Le pays du Cèdre entre les mains des fils d’Ourouk !

Le pays du Cèdre entre les mains des fils d’Ourouk !

Les cèdres du Barouk. Photo Wissam Moussa

Il n’y a pas de meilleur représentant que Jean-Jacques Rousseau pour illustrer, en quelques mots, la dualité éternelle entre le collectivisme et l’individualisme qui continue de rendre l’humanité perplexe et d’affliger notre société libanaise depuis plusieurs décennies. Il dit : « En effet, s’il n’est pas impossible qu’une volonté particulière s’accorde sur quelque point avec la volonté générale, il est impossible au moins que cet accord soit durable et constant ; car la volonté particulière tend, par sa nature, aux préférences, et la volonté générale à l’égalité. » Cette dualité repose essentiellement sur le besoin instinctif des humains de survivre, parfois poussé à l’extrême par le désir de devenir immortel, laissant les individus ensorcelés par leurs propres besoins tout en oubliant que leur survie dépend de celle de leur société. Il y a là un litige qui remonte au premier texte épique connu dans l’histoire de l’humanité. Dans l’épopée de Gilgamesh, ce souverain ambitieux d’Ourouk nous annonce : « Écoutez anciens d’Ourouk, je veux moi, Gilgamesh, voir celui dont on parle, celui dont le nom épouvante le pays, je veux le combattre dans la forêt des cèdres, je veux couper les cèdres et me faire un nom immortel. Je ferai entendre au pays les récits du fils d’Ourouk, et le pays dira : qu’il est vaillant ce fils d’Ourouk. »

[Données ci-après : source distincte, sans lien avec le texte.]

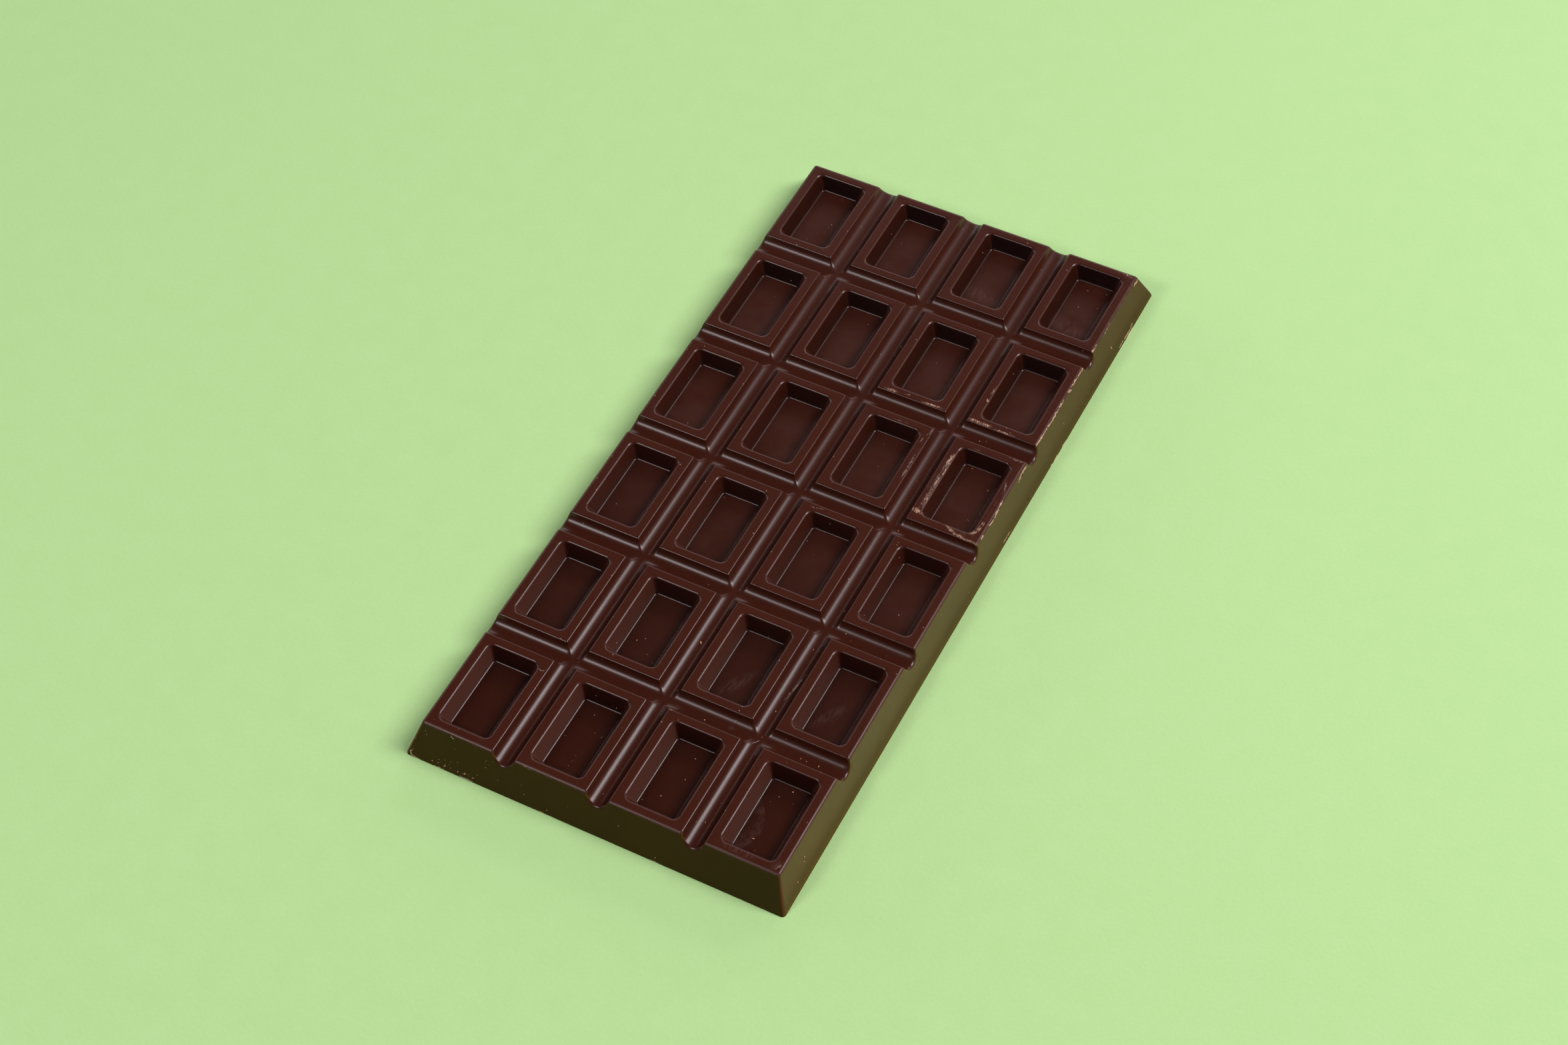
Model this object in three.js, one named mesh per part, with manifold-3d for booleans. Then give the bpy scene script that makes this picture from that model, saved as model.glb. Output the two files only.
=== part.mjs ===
// Dark chocolate tablet: one solid block with drafted sides, moulded into 4 x 6 pieces.
// Each piece is a flat frame round a recess with sloping walls, and round-bottomed
// channels part the pieces and run out through the sides.
// Millimetres, +Z up. The origin is the centre of the flat base, X runs across the
// columns and Y along the rows.
import * as THREE from "three";
import { mergeVertices } from "three/addons/utils/BufferGeometryUtils.js";
import Module from "manifold-3d";

// Layout of the pieces
const columns = 4;
const rows = 6;

// Block: its top face, its height, and how far the base stands out past the top
const topWidth = 74.0;
const topLength = 159.0;
const height = 7.6;
const sideDraft = 2.55;
const endDraft = 3.55;
const topCornerRadius = 0.4;
const baseCornerRadius = 1.9;

// Channels between the pieces: an arc a little shallower than a half circle
const channelWidth = 4.55;
const channelDepth = 2.02;
const channelFacets = 12;

// Recess in each piece, measured at its rim
const recessWidth = 11.05;
const recessLength = 18.97;
const recessDepth = 3.1;
const wallInset = 1.5;
const rimCornerRadius = 1.5;
const floorCornerRadius = 1.0;
const rimRounding = 0.28;
const floorRounding = 0.2;

// Fineness of the facets, and how far a cutter passes the surface it cuts
const cornerFacets = 4;
const roundingFacets = 2;
const cutterOverrun = 1.0;

// Worked out from the values above
const baseWidth = topWidth + 2 * sideDraft;
const baseLength = topLength + 2 * endDraft;
const pieceWidth = (topWidth - (columns - 1) * channelWidth) / columns;
const pieceLength = (topLength - (rows - 1) * channelWidth) / rows;
const columnPitch = pieceWidth + channelWidth;
const rowPitch = pieceLength + channelWidth;
const halfChannel = channelWidth / 2;
const channelRadius = (halfChannel ** 2 + channelDepth ** 2) / (2 * channelDepth);

const wasm = await Module();
wasm.setup();

// Points of a rectangle with rounded corners, anticlockwise, at one height
function roundedRing(width, length, radius, z) {
  const ring = [];
  const corners = [
    [1, 1],
    [-1, 1],
    [-1, -1],
    [1, -1],
  ];
  corners.forEach(([signX, signY], quarter) => {
    const centreX = signX * (width / 2 - radius);
    const centreY = signY * (length / 2 - radius);
    for (let step = 0; step <= cornerFacets; step += 1) {
      const angle = (quarter + step / cornerFacets) * (Math.PI / 2);
      const x = centreX + radius * Math.cos(angle);
      const y = centreY + radius * Math.sin(angle);
      ring.push(new THREE.Vector3(x, y, z));
    }
  });
  return ring;
}

// Closed skin through rings of equal point count, listed from the lowest up
function loft(rings) {
  const count = rings[0].length;
  const indices = [];
  for (let level = 0; level < rings.length - 1; level += 1) {
    for (let i = 0; i < count; i += 1) {
      const a = level * count + i;
      const b = level * count + ((i + 1) % count);
      indices.push(a, b, b + count, a, b + count, a + count);
    }
  }
  const topStart = (rings.length - 1) * count;
  for (let i = 1; i < count - 1; i += 1) {
    indices.push(0, i + 1, i);
    indices.push(topStart, topStart + i, topStart + i + 1);
  }
  const geometry = new THREE.BufferGeometry().setFromPoints(rings.flat());
  geometry.setIndex(indices);
  return geometry;
}

// three.js geometry to a manifold solid and back
function toSolid(geometry) {
  const bare = geometry.clone();
  bare.deleteAttribute("normal");
  bare.deleteAttribute("uv");
  const merged = mergeVertices(bare);
  return new wasm.Manifold(
    new wasm.Mesh({
      numProp: 3,
      vertProperties: new Float32Array(merged.attributes.position.array),
      triVerts: new Uint32Array(merged.index.array),
    }),
  );
}

function toGeometry(solid) {
  const mesh = solid.getMesh();
  const geometry = new THREE.BufferGeometry();
  geometry.setAttribute("position", new THREE.BufferAttribute(mesh.vertProperties, 3));
  geometry.setIndex(new THREE.BufferAttribute(mesh.triVerts, 1));
  geometry.computeVertexNormals();
  return geometry;
}

// Block with sides that slope outwards from the top face to the base
function blockGeometry() {
  return loft([
    roundedRing(baseWidth, baseLength, baseCornerRadius, 0),
    roundedRing(topWidth, topLength, topCornerRadius, height),
  ]);
}

// Round-bottomed cutter along Y, its mouth at the top face
function channelCutter(length) {
  const profile = new THREE.Shape();
  const centreHeight = height - channelDepth + channelRadius;
  const mouthAngle = Math.asin((centreHeight - height) / channelRadius);
  profile.moveTo(-halfChannel, height + cutterOverrun);
  profile.absarc(0, centreHeight, channelRadius, Math.PI + mouthAngle, -mouthAngle, false);
  profile.lineTo(halfChannel, height + cutterOverrun);
  const options = { depth: length, curveSegments: channelFacets, bevelEnabled: false };
  const cutter = new THREE.ExtrudeGeometry(profile, options);
  cutter.rotateX(Math.PI / 2);
  cutter.translate(0, length / 2, 0);
  return cutter;
}

// Cutter of one recess: a flat floor, sloping walls, and a rounding at floor and rim
function recessCutter() {
  const floorHeight = height - recessDepth;
  const slope = new THREE.Vector2(wallInset, recessDepth).normalize();
  const wall = new THREE.Path();
  wall.moveTo(wallInset + floorRounding, floorHeight);
  wall.quadraticCurveTo(
    wallInset,
    floorHeight,
    wallInset - slope.x * floorRounding,
    floorHeight + slope.y * floorRounding,
  );
  wall.lineTo(slope.x * rimRounding, height - slope.y * rimRounding);
  wall.quadraticCurveTo(0, height, -rimRounding, height);
  wall.lineTo(-rimRounding, height + cutterOverrun);
  const cornerChange = (floorCornerRadius - rimCornerRadius) / wallInset;
  const rings = wall.getPoints(roundingFacets).map(({ x: inset, y: z }) => {
    const radius = rimCornerRadius + cornerChange * inset;
    return roundedRing(recessWidth - 2 * inset, recessLength - 2 * inset, radius, z);
  });
  return loft(rings);
}

// Places of the lines or pieces that share one axis, centred on the origin
function centredPlaces(count, pitch) {
  return Array.from({ length: count }, (_, i) => (i - (count - 1) / 2) * pitch);
}

function chocolateGeometry() {
  let bar = toSolid(blockGeometry());
  const lengthwise = channelCutter(baseLength + 2 * cutterOverrun);
  for (const x of centredPlaces(columns - 1, columnPitch)) {
    bar = bar.subtract(toSolid(lengthwise.clone().translate(x, 0, 0)));
  }
  const crosswise = channelCutter(baseWidth + 2 * cutterOverrun).rotateZ(Math.PI / 2);
  for (const y of centredPlaces(rows - 1, rowPitch)) {
    bar = bar.subtract(toSolid(crosswise.clone().translate(0, y, 0)));
  }
  const recess = recessCutter();
  for (const x of centredPlaces(columns, columnPitch)) {
    for (const y of centredPlaces(rows, rowPitch)) {
      bar = bar.subtract(toSolid(recess.clone().translate(x, y, 0)));
    }
  }
  return toGeometry(bar);
}

const darkChocolate = new THREE.MeshStandardMaterial({
  color: 0x3e2018,
  roughness: 0.32,
  metalness: 0,
});

const bar = new THREE.Mesh(chocolateGeometry(), darkChocolate);
bar.name = "chocolate_bar";

const tablet = new THREE.Group();
tablet.add(bar);

export default tablet;
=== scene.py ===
import math
import random

import bmesh
import bpy
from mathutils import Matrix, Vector


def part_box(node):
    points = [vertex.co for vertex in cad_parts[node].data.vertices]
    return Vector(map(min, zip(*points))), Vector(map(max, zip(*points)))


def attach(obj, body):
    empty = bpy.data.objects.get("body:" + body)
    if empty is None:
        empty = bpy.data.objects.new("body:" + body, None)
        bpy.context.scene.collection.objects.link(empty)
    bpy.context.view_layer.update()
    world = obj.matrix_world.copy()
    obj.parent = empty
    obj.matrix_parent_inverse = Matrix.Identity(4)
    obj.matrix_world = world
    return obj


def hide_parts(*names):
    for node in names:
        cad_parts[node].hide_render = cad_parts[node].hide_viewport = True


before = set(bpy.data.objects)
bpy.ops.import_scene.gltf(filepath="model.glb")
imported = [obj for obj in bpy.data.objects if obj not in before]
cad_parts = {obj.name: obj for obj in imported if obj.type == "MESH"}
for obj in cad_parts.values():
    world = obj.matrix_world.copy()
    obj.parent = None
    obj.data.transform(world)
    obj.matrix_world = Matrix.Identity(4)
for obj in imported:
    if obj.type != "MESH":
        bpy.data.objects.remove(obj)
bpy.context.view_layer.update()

mm = 0.001
near = 0.002 * mm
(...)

Il y a sept mille ans, une civilisation urbaine naquit dans un lieu improbable : les marais boueux du sud de la Mésopotamie. Ce berceau aqueux de la civilisation, entre les rivières Tigre et Euphrate et le golfe Persique, engendra la première grande métropole de l’humanité, Ourouk. Poissons et gibier abondants attirèrent des chasseurs-cueilleurs qui commencèrent à s’installer définitivement à Ourouk. Avec le temps, ces petits villages se sont fusionnés en une société complexe et multiethnique. La première civilisation à Ourouk initia des avancées monumentales en architecture, en arts, en mathématiques, en administration et en technologie – des avancées qui résonnent encore aujourd’hui. Il s’agit de l’effet des inondations, du cours d’eau changeant et des dunes envahissantes qui menaçaient les communautés fragiles des marais. Surmonter ces défis nécessitait une organisation communautaire relativement sophistiquée. Pourtant, le chemin vers le progrès fut semé d’un prix élevé. La concentration de dizaines de milliers de personnes favorisa l’inégalité, la violence, l’esclavage et la contrainte environnementale. Certaines preuves archéologiques indiquent que des sociétés comme celle d’Ourouk étaient rigoureusement stratifiées marquées par des classes d’esclaves, les premières de leur genre dans l’histoire de l’humanité. La guerre elle-même est devenue endémique suite à l’augmentation de la population et la concurrence s’intensifiait pour les terres et les ressources. Les coûts de la civilisation étaient déjà présents lorsque Gilgamesh, le roi légendaire d’Ourouk, s’aventura au-delà des magnifiques murailles de sa cité à la recherche de sens à sa vie. Là-bas, le monarque, fatigué, découvrit que tandis que les vies humaines individuelles sont éphémères et que ce ne sont que les réalisations collectives de l’humanité qui possèdent le potentiel pour une sorte d’immortalité. Il y a quatre mille ans, des changements climatiques et des échecs dans l’agriculture ont renversé les dernières dynasties mésopotamiennes. Mais les civilisations urbaines étaient résilientes et les fondements initiés à Ourouk ont été préservés, adaptés et développés par les sociétés successeurs à travers le Moyen-Orient.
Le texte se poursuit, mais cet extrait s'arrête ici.